* What the exercise asks
Count every line of the listing where the string "this" occurs, and reply with the count alone.

begin Given records

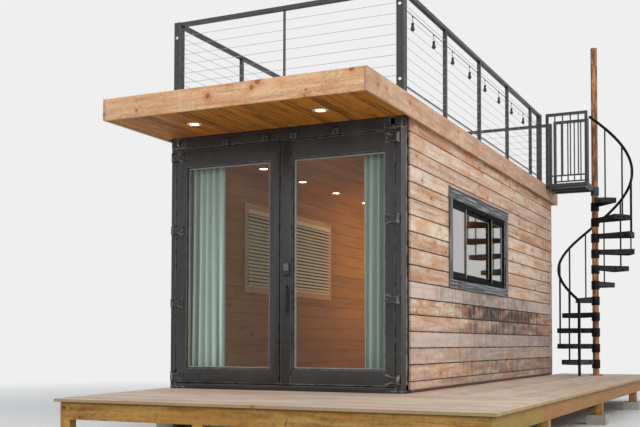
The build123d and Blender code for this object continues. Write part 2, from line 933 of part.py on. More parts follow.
def concrete_blocks():
    """A block under each stub, and a pier under each corner of the container."""
    blocks = [post(x[1], y[1], (ground_level, stub_foot), block_size) for x, y in supports()]
    z = (ground_level, container_base)
    for y in ((0, pier_size), (container_length - pier_size, container_length)):
        blocks += both_sides(slab((half_width - pier_size, half_width), y, z))
    return blocks


def curtain(side, gap, width):
    """The closed outline of a gathered curtain, a gap away from the side wall."""
    x = (side * (lining_face - gap - width), side * (lining_face - gap))
    return [slab(x, (curtain_y - curtain_depth / 2, curtain_y + curtain_depth / 2),
                 (floor_top + curtain_clear, curtain_top))]


def curtain_rod():
    z = curtain_top + rod_radius + soft_clear
    bar = Cylinder(rod_radius, 2 * lining_face)
    return [Pos(0, curtain_y, z) * (Rot(0, 90, 0) * bar)]


def hinge_strap(height):
    """A cranked strap on the right leaf, with two ribs that close towards its knuckle."""
    back = -pin_offset + knuckle_radius
    front = back - strap_thickness
    end = leaf_edge - strap_reach
    crank = leaf_edge - 2 * knuckle_radius
    z = (height - knuckle_height / 2, height + knuckle_height / 2)
    arm = plan([(crank - knuckle_radius, 0), (crank, back), (pin_x, back), (pin_x, front),
                (crank - knuckle_radius, front), (end, -strap_thickness), (end, 0)], z)
    pad = slab((end, crank - knuckle_radius), (-strap_thickness, 0),
               (height - strap_height / 2, height + strap_height / 2))
    strap = arm + pad + rod(pin_x, -pin_offset, z, knuckle_radius)
    for side in (-1, 1):
        low = height + side * (knuckle_height / 2 - strap_rib)
        far = height + side * (strap_height / 2 - strap_rib)
        outline = Polyline((crank, low - strap_rib), (crank, low + strap_rib), (end, far + strap_rib),
                           (end, far - strap_rib), close=True)
        strap += extrude(Plane.XZ * make_face(outline), strap_rib - front)
    bore = rod(pin_x, -pin_offset, (z[0] - overcut, z[1] + overcut), pin_radius + pin_play)
    return strap - bore


def leaf_opening(stiles, y, margin=0):
    """The opening between an inner and an outer stile, larger all round by the margin."""
    inner, outer = stiles
    x = (seam_gap / 2 + inner - margin, leaf_edge - outer + margin)
    return slab(x, y, (leaf_bottom + bottom_stile - margin, door_top - top_stile + margin))


def leaf(stiles):
    """A door leaf on the right: a steel frame with bead rings on both faces of the glass."""
    frame = slab((seam_gap / 2, leaf_edge), (0, leaf_depth), (leaf_bottom, door_top))
    frame -= leaf_opening(stiles, (-overcut, leaf_depth + overcut))
    back = glass_setback + glass_thickness
    for start, end in ((glass_setback - bead_depth, glass_setback), (back, leaf_depth)):
        ring = leaf_opening(stiles, (start, end))
        ring -= leaf_opening(stiles, (start - overcut, end + overcut), -bead_width)
        frame += ring
    for height in hinge_heights:
        frame += hinge_strap(height)
    return frame


def leaf_glass(stiles):
    return leaf_opening(stiles, (glass_setback, glass_setback + glass_thickness))


def door_right_frame():
    strip = slab((seam_gap / 2 + strip_edge, seam_gap / 2 + strip_edge + strip_width), (-strip_depth, 0),
                 (leaf_bottom, door_top))
    return [leaf(right_stiles) + strip]


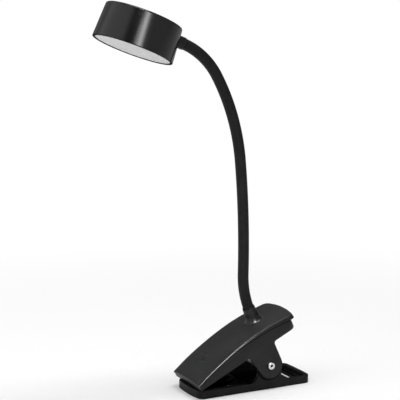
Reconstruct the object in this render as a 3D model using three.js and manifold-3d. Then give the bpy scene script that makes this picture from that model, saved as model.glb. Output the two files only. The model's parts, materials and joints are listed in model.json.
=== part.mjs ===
// Clip-on reading lamp: a sprung clamp, a bendable neck and a round head. Millimetres, +Z up.
// The origin is on the resting plane under the middle of the lower jaw. The clamp's nose points to -X,
// its handles to +X, and Y runs across its width.

import * as THREE from 'three';
import { mergeVertices } from 'three/addons/utils/BufferGeometryUtils.js';
import ManifoldModule from 'manifold-3d';

// ---------- driving dimensions ----------

// Clearances
const GAP = 0.3; // between pieces that touch on the real lamp
const RUNNING = 0.1; // radial, between the pivot pin and its holes
const FACET_ERROR = 0.09; // how far a facet may lie inside its true curve

// Lower jaw
const JAW_LENGTH = 112;
const JAW_WIDTH = 44;
const JAW_CORNER = 4.7;
const JAW_NOSE_BOW = 2.2; // how far the middle of the nose stands ahead of its corners
const JAW_TAIL_BOW = 0.6;
const RAIL_HEIGHT = 7;
const RAIL_WIDTH = 2;
const END_RAIL_WIDTH = 4.4; // the rail across the tail
const TRAY_FLOOR = 2;
const CHEEK_THICKNESS = 3.2;
const CHEEK_RADIUS = 11.1;
const CHEEK_FOOT = 8;
const RIB_COUNT = 5;
const RIB_PITCH = 7.5;
const RIB_WIDTH = 1.4;
const RIB_HEIGHT = 4; // above the tray's floor
const RIB_LENGTH = 39.5;
const DECK_HEIGHT = 4.4; // top of the slotted deck at the tail
const DECK_THICKNESS = 1.4;
const DECK_FRONT_X = 35;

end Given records

* Expected answer
2